As a male, this whole topic puts me in an uncomfortable position. It's a no-brainer that females are as capable of creating wonderful music; I haven't felt otherwise since well before adulthood. But I instinctively feel close-minded when I don't care for a band like Erase Errata -- particularly when, artist's fault or not, its members' gender is a selling point.This complicated issue was handled beautifully in Lindsay Zoladz's article "Not Every Girl Is A Riot Grrrl" on Pitchfork. She writes:

I have a friend who likes to say that most people still talk about music as though "female" were a genre, but as today's wide stylistic variety of women making independent music attests, there is no "female" sound. There is only the sound of being perceived female: the same old assumptions, conversations, reference points, and language.

Inverting the variables makes my empathy more visceral. Some of the worst and most offensive music ever created is overtly masculine. I would be petrified if nu-metal was considered the sound of being perceived male, or if any all-male group was compared to Nickleback the way Sleater-Kinney pops up all too often when discussing girls in indie rock.

I don't hear "the sound of being perceived female" in w h o k i l l or Strange Mercy. I don't hear tired references when I read about Annie Clark or Merrill Garbus.

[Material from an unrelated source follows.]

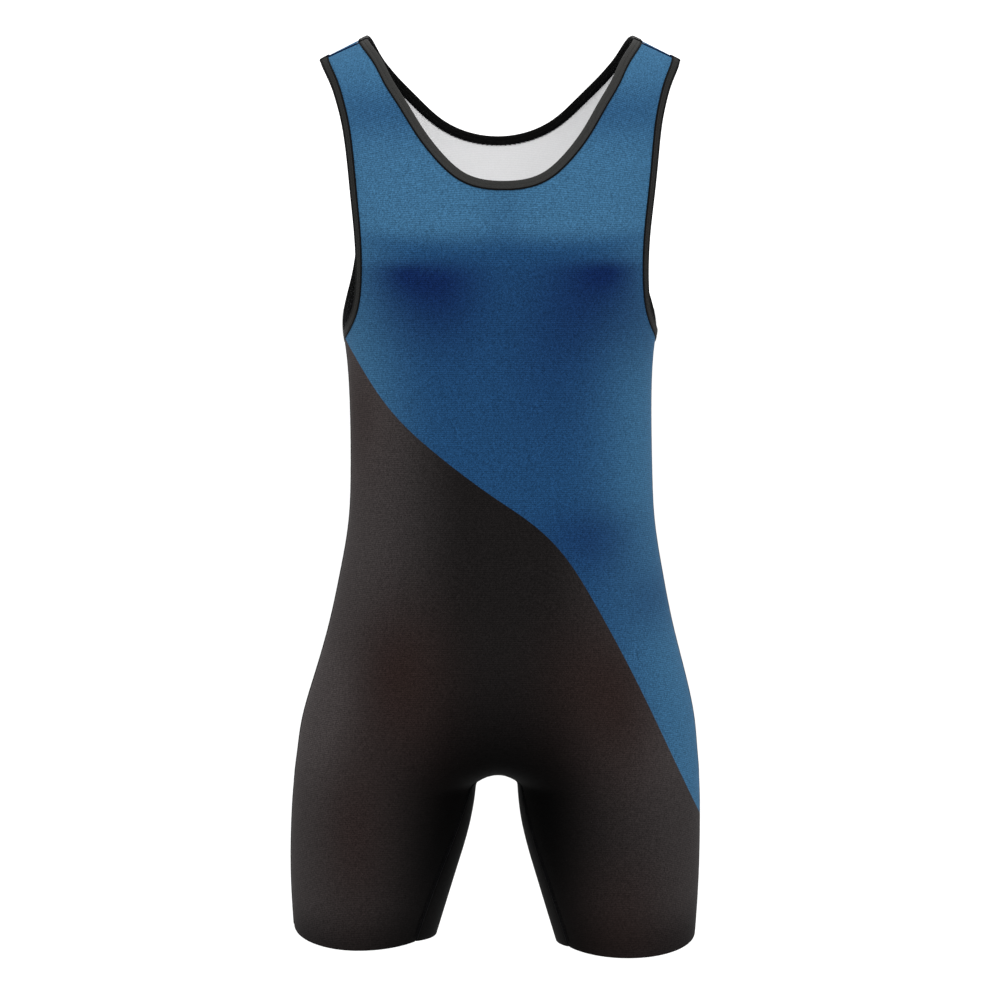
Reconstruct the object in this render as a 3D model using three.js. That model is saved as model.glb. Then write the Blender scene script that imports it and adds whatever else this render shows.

The closest artist to St. Vincent is probably Beck. And nothing compares to tUnE-yArDs, be it a female, male, human, animal, or robot. I also don't hear this sound in Joanna Newsom or Janelle Monae or Marnie Stern, three musicians I would physically fight somebody (or at least arm wrestle them) to defend.

Maybe it's coincidence that the two most captivating albums of the year were made by females. Maybe it shouldn't matter at all. Maybe it's all that should matter, but I doubt it. Maybe we're just lucky that St. Vincent and tUnE-yArDs exist simultaneously. Maybe gender is just a side note, and the moral of these records is the same as all great albums before and those yet to come: ignore the contexts and just be yourself.